__Short problem__. Tell how many lines in the data below hold the string "Write"; give nothing but the number.

__Source records__.
──────────
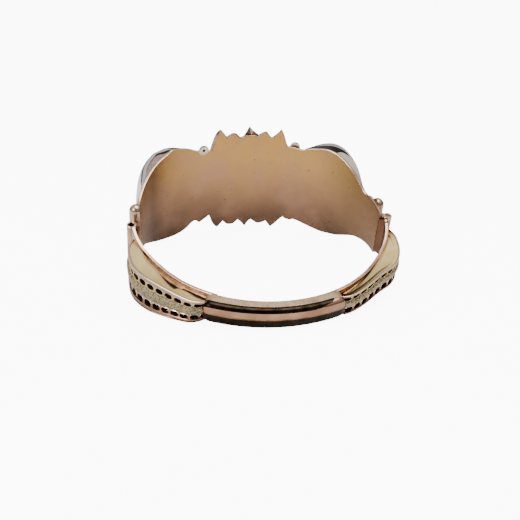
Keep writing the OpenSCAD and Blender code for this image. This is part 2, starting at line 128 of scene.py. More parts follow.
# Height of a dome's steep side at places along the wing, and of the upper and lower edge of
# the black streak on it, a painted dark reflection
DOME_WALL = (
    [(-10.8, 0.8), (-10, 2.3), (-9, 3.2), (-8, 3.8), (-6.5, 4.3), (-5, 4.3), (-4, 4.1), (-2, 3.75),
     (0, 3.35), (2, 2.8), (4, 2.1), (6, 1.2), (8, 0.5), (10.4, 0.1)],
    [(-10.4, 0.3), (-9, 0.6), (-7, 0.8), (-4, 0.95), (-3, 1.2), (-2, 1.95), (-1, 2.45), (0, 2.25), (2, 1.95),
     (4, 1.5), (5, 1.05), (6, 0.55), (7, 0.25), (10.4, 0.1)],
)
STREAK_TOP = (
    [(-10.8, 0.4), (-10, 1.4), (-9, 1.95), (-7, 2.5), (-5, 2.8), (-2, 3), (0, 3.05), (2, 2.65), (10.4, 2.6)],
    [(-10.4, 0.1), (-6, 0.5), (-4, 0.75), (-3, 1), (-2, 1.75), (-1, 2.35), (0, 2.2), (2, 1.9), (4, 1.45),
     (5, 1), (7, 0.15), (10.4, 0.1)],
)
STREAK_LOW = (
    [(-10.8, 0), (-2.6, 0), (-1.5, 1.2), (-0.5, 2.2), (1.5, 2.7), (2, 2.65), (10.4, 2.6)],
    [(-10.4, 0.1), (-6, 0.1), (-3.5, 0.1), (-2, 0.8), (-1, 1.7), (0, 1.95), (2, 1.75), (4, 1.35), (5, 0.95),
     (7, 0.15), (10.4, 0.1)],
)

# Beads: angle round a wing's arc, height, radius, radius of the hole, and distance outwards
BEAD_A = (math.radians(16.3), math.radians(17.7))
BEAD_Z = ((10.7, -11.9), (10.6, -11.9))
BEAD_R = 1.35
BEAD_HOLE_R = 0.3
BEAD_OUT = (0.15, 0.55)
# How far the beads' pierced discs stand towards the wrist
BEAD_IN = ((0.1, 0.1), (1.15, 0.1))

# Upright bars: angle round a wing's arc, radius, top, foot and distance outwards
BAR_A = math.radians(80.5)
BAR_R = 1.7
BAR_TOP = 8.2
BAR_LOW = -6.4
BAR_OUT = (0, 0.7)

# Centre boss: radius, how far inside the plaque's outer face its centre lies, and half its angle
BOSS_R = 9
BOSS_BACK = 6.2
BOSS_REACH = math.radians(46)

# Hinge and catch
PIN_X = 31.8
PIN_Y = 0.6
TUBE_R = 1.15
HINGE_BORE_R = 0.55
CATCH_BORE_R = 0.8
TUBE_TOP = 5.7
CATCH_TUBE_TOP = 5.3
MIDDLE_TUBE_TOP = 1.9
TUBE_GAP = 0.1
TUBE_LIP = 0.06

# Rear band: half heights at the back and at the joints, where the rise begins and where the
# sides end, the angle from the -y axis at which they begin, the width of the strip along their
# inner edge, and the depth of the groove beside it
BAND_HALF_H = 2.85
BAND_END_HALF_H = 5.5
BAND_RISE_Y = 18.3
BAND_END_Y = -0.65
BAND_SIDE_FROM = math.radians(31)
STRIP_W = 0.85
GROOVE_D = 0.65
# How far the band's inner edge stands off its plain oval: y and that distance
BAND_OFFSET = (
    [(-25.6, 0), (-22, 0), (-18, -0.25), (-15, -0.3), (-12, -0.1), (-8.6, 0.4), (-5.9, 0.8),
     (-2.8, 1.2), (0, 1.35)],
    [(-25.6, 0), (-22, -0.3), (-18, -0.6), (-15.9, -0.75), (-12.4, -0.65), (-8.7, -0.1),
     (-6, 0.6), (-3, 1.2), (0, 1.65)],
)
# The back's thickness and rounding
BACK_T = 3.65
BACK_EDGE_R = 1.3
# Angles of the back's right and left end, and how far its ends are rounded
BACK_END_A = (math.radians(25.8), math.radians(27.9))
BACK_END = 1.8
# How much thicker the back is at its ends, and where the tan of its upper face ends, a painted reflection of
# the light overhead
BACK_END_T = 0.5
TAN_W = 2.05
# The black stripe, a painted dark reflection: how far to the right it reaches, over what length it
# fades there, and how many rows of the rounding it covers
STRIPE_TO_X = 11.8
STRIPE_FADE = 5
STRIPE_ROWS = 11

# Shoulder boxes, from the front backwards: the outer edge in plan, the heights of its upper
# and lower rim at shares of its length, and the leaf's inner edge in plan
BOX_EDGE = (
    [(31.6, -2.6), (32.2, -3.7), (32.6, -5.4), (32.6, -8.2), (32.2, -11), (31.4, -13.5),
     (30.2, -15.6), (28.6, -17.3), (26, -19.1), (22.3, -22.1), (19.2, -24.2), (16.6, -25.3), (14.6, -25)],
    [(31.3, -2.6), (32.4, -4.6), (33, -7), (33, -10.1), (32.6, -13.2), (31.4, -15.9),
     (29.1, -18.7), (26.2, -21.1), (23.1, -23.3), (20.2, -24.9), (17.8, -25.1), (15.8, -24.4)],
)
BOX_TOP = (
    [(0, 3.9), (0.2, 4.1), (0.5, 4.2), (0.7, 3.8), (0.93, 2.95), (1, 2.6)],
    [(0, 3.5), (0.25, 4.5), (0.45, 4.8), (0.6, 4.5), (0.8, 3.6), (0.95, 2.75), (1, 2.5)],
)
BOX_LOW = (
    [(0, -2.9), (0.3, -2.3), (0.5, -2), (0.75, -2.4), (1, -2.85)],
    [(0, -3.5), (0.25, -4.6), (0.45, -4.95), (0.6, -4.7), (0.8, -3.7), (1, -2.8)],
)
LEAF_EDGE = (
    [(31.4, -2.2), (30.8, -4.7), (29.1, -8.7), (26.5, -13.1), (24.3, -16.1), (22.7, -18.1),
     (19.9, -21), (17.6, -22.9), (14.8, -24.4)],
    [(30.8, -3.2), (30.1, -5.7), (29.7, -7.4), (28.5, -11.2), (26.9, -13.7), (25.65, -16.8),
     (24.7, -19), (23.4, -20.8), (22.6, -20.7), (21.7, -20.6), (20.1, -21.5), (18.2, -23.2),
     (16, -24)],
)
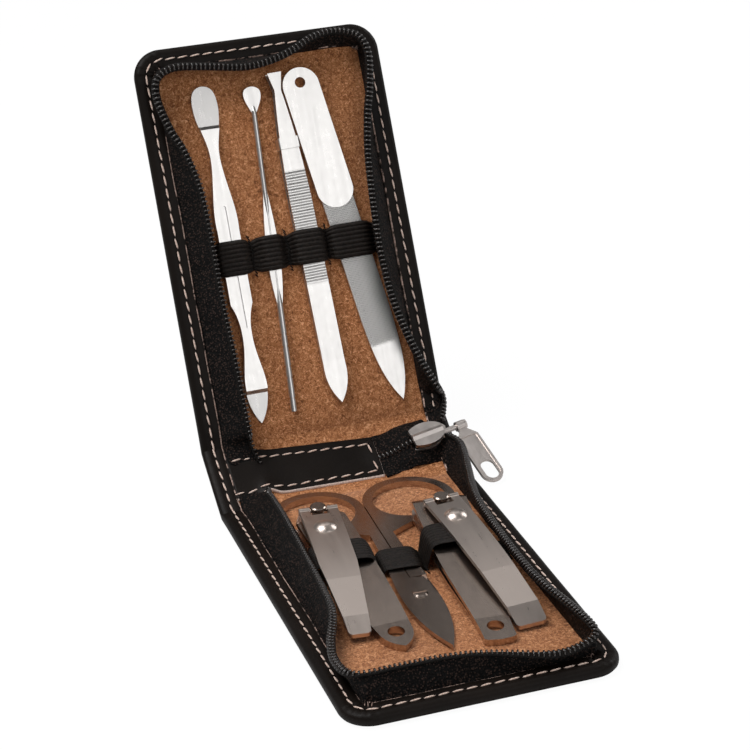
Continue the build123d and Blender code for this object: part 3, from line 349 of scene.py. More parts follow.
def make_leather():
    """Near-black leather with a fine grain and a little wear."""
    material, w, shader = new_material("near-black leather")
    at = object_vector(w)
    mottle = grouped(w, mottle_group, at, Size=60.0)
    colour = w.ramp(mottle["Broad"], [
        (0.3, (0.0045, 0.0027, 0.0018)), (0.7, (0.0100, 0.0062, 0.0043))])
    rough = w.add("ShaderNodeMath", {0: mottle["Fine"], 1: 0.22, 2: 0.38},
                  operation="MULTIPLY_ADD").outputs[0]
    w.feed(shader, {"Base Color": colour, "Roughness": rough, "Specular IOR Level": 0.16})
    grain = w.add("ShaderNodeTexVoronoi", {"Vector": at, "Scale": 1500.0}, feature="SMOOTH_F1")
    bump(w, shader, w.math("ADD", grain.outputs["Distance"], w.noise(at, 260.0, 3.0)), 0.05, 0.5)
    return material


def make_raw_edge(name, dark, pale, keep):
    """Cut edge of dyed leather: pinkish fibres that the dye missed, in broken runs."""
    material, w, shader = new_material(name)
    at = object_vector(w)
    runs = w.noise(at, 420.0, 4.0, 0.6)
    mask = w.ramp(runs, [(keep - 0.05, (0, 0, 0)), (keep + 0.05, (1, 1, 1))])
    fibres = w.ramp(w.noise(at, 2600.0, 3.0), [(0.3, dark), (0.7, pale)])
    w.feed(shader, {"Base Color": w.mix(mask, (0.014, 0.010, 0.008), fibres), "Roughness": 0.9})
    bump(w, shader, w.noise(at, 1800.0, 4.0), 0.15)
    return material


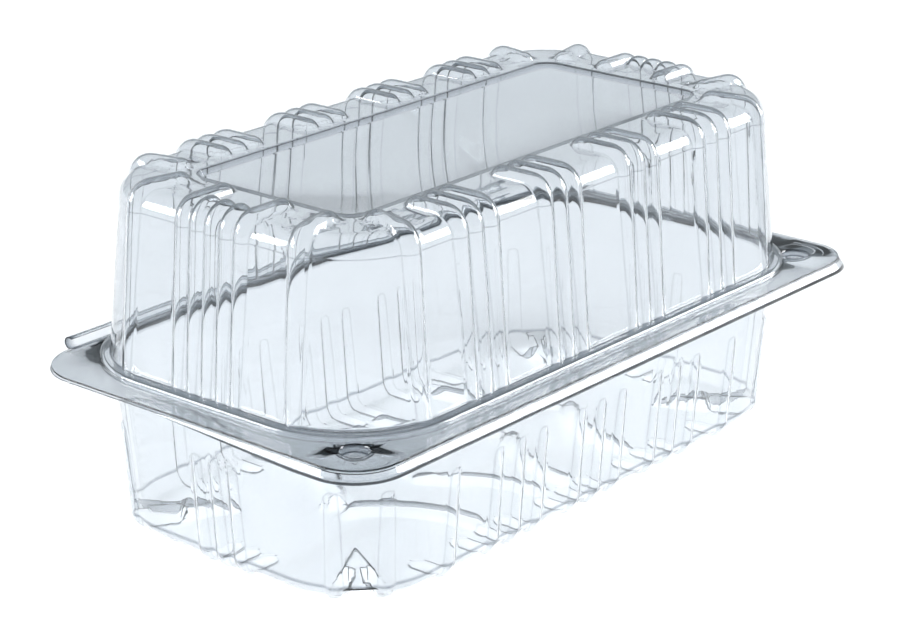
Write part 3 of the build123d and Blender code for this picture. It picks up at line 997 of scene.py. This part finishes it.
# the stage
# The camera was matched to the flange, shoulder and feet in the photo's 900 x 643 frame. Its place
# is measured from the floor under the body's middle, and its angles are degrees from the front.
CAMERA_PLACE = (-543.4 * MM, -456.1 * MM, 303.8 * MM)
CAMERA_AZIMUTH, CAMERA_ELEVATION, CAMERA_ROLL = -49.82, 20.19, -0.14
CAMERA_LENS, CAMERA_SENSOR = 107.0, 36.0
FLOOR_HALF_WIDTH, FLOOR_FRONT, FLOOR_BACK, FLOOR_TURN = 8.0, -4.0, 12.0, -49.8
# name, place, size and watts of each softbox
SOFTBOXES = (
    ("right softbox", (0.9, -0.62, 0.42), (0.7, 0.55), 18.0),
    ("left softbox", (-0.80, 0.72, 0.46), (0.7, 0.5), 18.0),
)
SOFTBOX_TARGET = (0.0, 0.0, 0.07)
SUN_STRENGTH, SUN_SPREAD, SUN_TILT = 3.5, 50, 15
LIGHT_BOUNCES = {
    "max_bounces": 11, "transmission_bounces": 11, "glossy_bounces": 3, "diffuse_bounces": 2,
    "transparent_max_bounces": 16,
}


def pale_floor(finish):
    """A wide floor, turned to face the camera."""
    corners = (
        (-FLOOR_HALF_WIDTH, FLOOR_FRONT), (FLOOR_HALF_WIDTH, FLOOR_FRONT),
        (FLOOR_HALF_WIDTH, FLOOR_BACK), (-FLOOR_HALF_WIDTH, FLOOR_BACK),
    )
    turn = Matrix.Rotation(math.radians(FLOOR_TURN), 3, "Z")
    mesh = bpy.data.meshes.new("floor")
    mesh.from_pydata([turn @ Vector((x, y, 0.0)) for x, y in corners], [], [(0, 1, 2, 3)])
    material = bpy.data.materials.new("floor")
    material.use_nodes = True
    tree = material.node_tree
    surface = tree.nodes["Principled BSDF"].inputs
    surface["Roughness"].default_value = 0.9
    surface["Specular IOR Level"].default_value = 0.0
    speck = add(tree, "ShaderNodeTexNoise")
    speck.inputs["Scale"].default_value = 900.0
    tree.links.new(add(tree, "ShaderNodeTexCoord").outputs["Object"], speck.inputs["Vector"])
    darker = [0.985 * value for value in finish.floor]
    tree.links.new(blend(tree, speck.outputs["Fac"], darker, finish.floor), surface["Base Color"])
    mesh.materials.append(material)
    floor = bpy.data.objects.new("floor", mesh)
    bpy.context.collection.objects.link(floor)


def daylight():
    """Wide soft light from above, which the sheet doesn't mirror."""
    sun = bpy.data.lights.new("daylight", "SUN")
    sun.energy = SUN_STRENGTH
    sun.angle = math.radians(SUN_SPREAD)
    obj = bpy.data.objects.new("daylight", sun)
    obj.rotation_euler = (math.radians(SUN_TILT), math.radians(-SUN_TILT), 0)
    obj.visible_glossy = False
    obj.visible_transmission = False
    bpy.context.collection.objects.link(obj)


def softbox(name, place, size, watts):
    """A softbox that is only seen mirrored in the sheet."""
    light = bpy.data.lights.new(name, "AREA")
    light.shape = "RECTANGLE"
    light.size, light.size_y = size
    light.energy = watts
    obj = bpy.data.objects.new(name, light)
    obj.location = place
    aim = Vector(SOFTBOX_TARGET) - Vector(place)
    obj.rotation_euler = aim.to_track_quat("-Z", "Y").to_euler()
    obj.visible_diffuse = False
    obj.visible_transmission = False
    bpy.context.collection.objects.link(obj)


def studio_walls(finish):
    """The studio's light: paler low down and darker overhead."""
    low, high = 0.25, 0.6
    world = bpy.data.worlds.new("studio")
    world.use_nodes = True
    tree = world.node_tree
    height = add(tree, "ShaderNodeSeparateXYZ")
    tree.links.new(add(tree, "ShaderNodeTexCoord").outputs["Generated"], height.inputs[0])
    colour = blend(tree, ramp(tree, height.outputs["Z"], low, high), finish.horizon, finish.overhead)
    tree.links.new(colour, tree.nodes["Background"].inputs["Color"])
    bpy.context.scene.world = world


def photo_camera():
    camera = bpy.data.cameras.new("camera")
    camera.lens = CAMERA_LENS
    camera.sensor_width = CAMERA_SENSOR
    camera.clip_start = 0.01
    obj = bpy.data.objects.new("camera", camera)
    bpy.context.collection.objects.link(obj)
    azimuth, elevation, roll = (
        math.radians(a) for a in (CAMERA_AZIMUTH, CAMERA_ELEVATION, CAMERA_ROLL)
    )
    back = Vector((
        math.sin(azimuth) * math.cos(elevation), -math.cos(azimuth) * math.cos(elevation),
        math.sin(elevation),
    ))
    side = (-back).cross(Vector((0, 0, 1))).normalized()
    up = side.cross(-back)
    turned_side = math.cos(roll) * side + math.sin(roll) * up
    turned_up = math.cos(roll) * up - math.sin(roll) * side
    turn = Matrix((turned_side, turned_up, back)).transposed().to_4x4()
    place = Vector(CAMERA_PLACE) + Vector((0, body_shift(), 0))
    obj.matrix_world = Matrix.Translation(place) @ turn
    bpy.context.scene.camera = obj


class PACK_OT_studio(bpy.types.Operator):
    """Sets the floor, the soft lights and the camera"""

    bl_idname = "pack.studio"
    bl_label = "Studio"

    def execute(self, context):
        finish = context.scene.pack_finish
        pale_floor(finish)
        daylight()
        for name, place, size, watts in SOFTBOXES:
            softbox(name, place, size, watts)
        studio_walls(finish)
        photo_camera()
        for name, value in LIGHT_BOUNCES.items():
            setattr(context.scene.cycles, name, value)
        context.scene.view_settings.view_transform = "Standard"
        return {"FINISHED"}


class PACK_PT_panel(bpy.types.Panel):
    """Lists the pack's pieces and sizes"""

    bl_idname = "PACK_PT_panel"
    bl_label = "Clamshell pack"
    bl_space_type = "VIEW_3D"
    bl_region_type = "UI"
    bl_category = "Pack"

    def draw(self, context):
        layout = self.layout
        for group in GROUPS:
            box = layout.box()
            values = getattr(context.scene, group)
            for name in values.__annotations__:
                box.prop(values, name)
        for operator in OPERATORS:
            layout.operator(operator.bl_idname)


GROUPS = {
    "pack_sizes": PackSizes, "lid_sizes": LidSizes, "tub_sizes": TubSizes,
    "pack_finish": PackFinish,
}
OPERATORS = (PACK_OT_lid, PACK_OT_tub, PACK_OT_hinge, PACK_OT_studio)


def register():
    for kind in (*GROUPS.values(), *OPERATORS, PACK_PT_panel):
        bpy.utils.register_class(kind)
    for name, kind in GROUPS.items():
        setattr(bpy.types.Scene, name, bpy.props.PointerProperty(type=kind))


def unregister():
    for name in GROUPS:
        delattr(bpy.types.Scene, name)
    for kind in reversed((*GROUPS.values(), *OPERATORS, PACK_PT_panel)):
        bpy.utils.unregister_class(kind)


def main():
    register()
    bpy.ops.pack.lid()
    bpy.ops.pack.tub()
    bpy.ops.pack.hinge()
    bpy.ops.pack.studio()


if __name__ == "__main__":
    main()
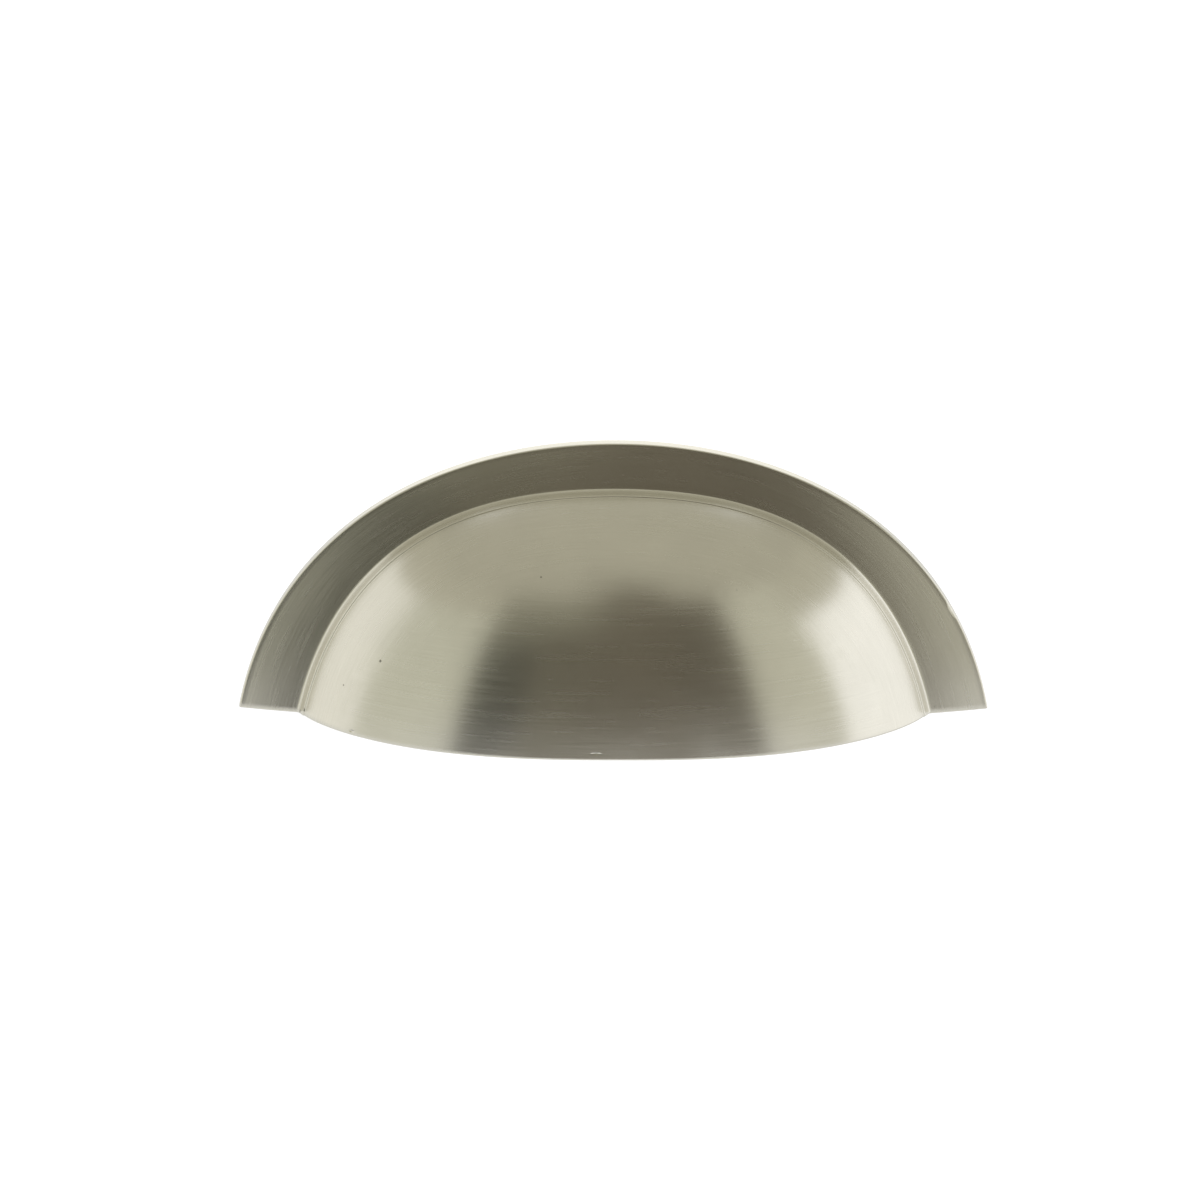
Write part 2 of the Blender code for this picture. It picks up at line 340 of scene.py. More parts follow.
──────────
__Answer for this exercise__. 2